Type of Line Probability p(n) -log p(n) -p(n)*log p(n)

Moving Yin .125 3 .375

Static Yang .375 1.41503... .53063...

Static Yin .375 1.41503... .53063...

Moving Yang .125 3 .375

Sums 1 n/a 1.81127... bits

Type of Line	Probability p(n)	-log p(n)	-p(n)*log p(n)
Moving Yin	.125	3	.375
Static Yang	.375	1.41503...	.53063...
Static Yin	.375	1.41503...	.53063...
Moving Yang	.125	3	.375
Sums	1	n/a	1.81127... bits

However, according to the famous yarrow stick method of casting lines for a hexagram, the probabilities are even more skewed, reducing the content even more:

Type of Line Probability p(n) -log p(n) -p(n)*log p(n)

Moving Yin .047766... 4.387849... .209593...

Static Yang .278319... 1.845230... .513547...

Static Yin .451911... 1.145888... .517839...

Moving Yang .222911... 2.171296... .482051...

Sums 1 n/a 1.723032... bits

Type of Line	Probability p(n)	-log p(n)	-p(n)*log p(n)
Moving Yin	.047766...	4.387849...	.209593...
Static Yang	.278319...	1.845230...	.513547...
Static Yin	.451911...	1.145888...	.517839...
Moving Yang	.222911...	2.171296...	.482051...
Sums	1	n/a	1.723032... bits

The Logarithm Function

Since the advent of computers, most people have little use for logarithms anymore, especially as an aid to computation. The mathematical function "log x" is the logarithm function to base 2. In a nutshell, log x = y if and only if 2^y = x. In other words, log x is the exponent (on the base 2) that gets you back to x. As y increases, x goes up exponentially, meaning the more bits per symbol, the more symbols you can represent. log x is easy to calculate if x is a power of 2, but more difficult is x is not an even power.

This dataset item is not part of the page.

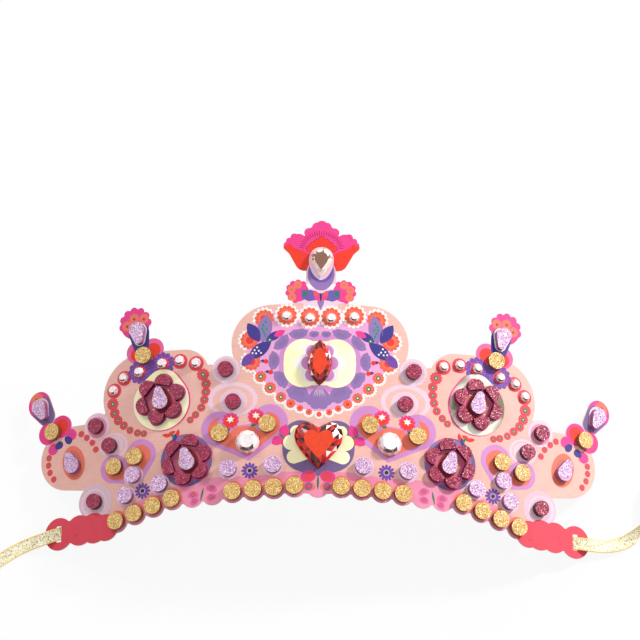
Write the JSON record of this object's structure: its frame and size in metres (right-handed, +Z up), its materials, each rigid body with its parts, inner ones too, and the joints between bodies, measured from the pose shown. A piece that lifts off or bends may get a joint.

In other mathematical contexts, logarithms with other bases may be used. The most common bases are 10 (common logarithms) and the irrational number e = 2.71828... (natural logarithms). While it may seem weird to use an unwieldy number like e in your calculations, it actually simplifies the equations for calculating logarithms considerably. The natural base e also shows up in many formulas in mathematics and the sciences.